Wednesday, December 07, 2005

Wired News: Old Rips: May They Rest in Peace
Most digital audiophiles know someone who will say, usually with a sneer, that MP3s sound inferior when compared with the CD or vinyl record from which the files were ripped. Tim Cupery, a graduate student studying sociology at the University of North Carolina at Chapel Hill, knew some, and he invited them to test Lame-encoded MP3s using the double-blind experiment.

"All of them have failed," he says.

The benefit Lame-encoded MP3s have over newer standards -- which, in addition to AAC, include formats such as Ogg Vorbis and Microsoft's Windows Media audio -- is the sheer volume of computer programs and hardware devices that will play them. Files encoded in Ogg Vorbis and Microsoft's format won't play on an iPod, and files encoded in Ogg Vorbis or AAC won't play on many DVD players and car stereos.

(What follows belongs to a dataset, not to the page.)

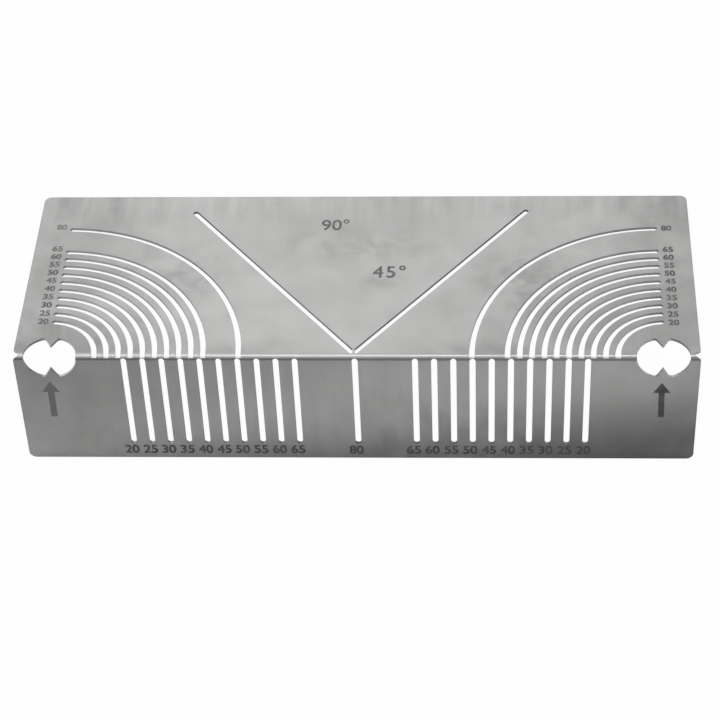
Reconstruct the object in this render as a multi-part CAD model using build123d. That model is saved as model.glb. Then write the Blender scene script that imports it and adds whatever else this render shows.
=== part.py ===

The three newer formats also outperformed MP3s when using the smaller bitrates typically used by websites to "stream" song samples to an individual's computer. But the advantage largely evaporates once files are encoded at bitrates that exceed 160 kbps, says Roberto Jose de Amorim, a computer science student in Curitiba, Brazil.

The ability of the Lame-encoded MP3 to outperform its peers in double-blind tests has caused some audio purists to snub online music stores that still offer files in comparatively lower bitrates. Brett Moore, for example, says he's held off using a gift certificate for Apple's iTunes music store for close to a year, because he's unhappy with the quality of files offered.
Lame MP3 at 196k or 256k is better than any 128k standard. Og Vorbis is great but you have trouble finding devices to play it.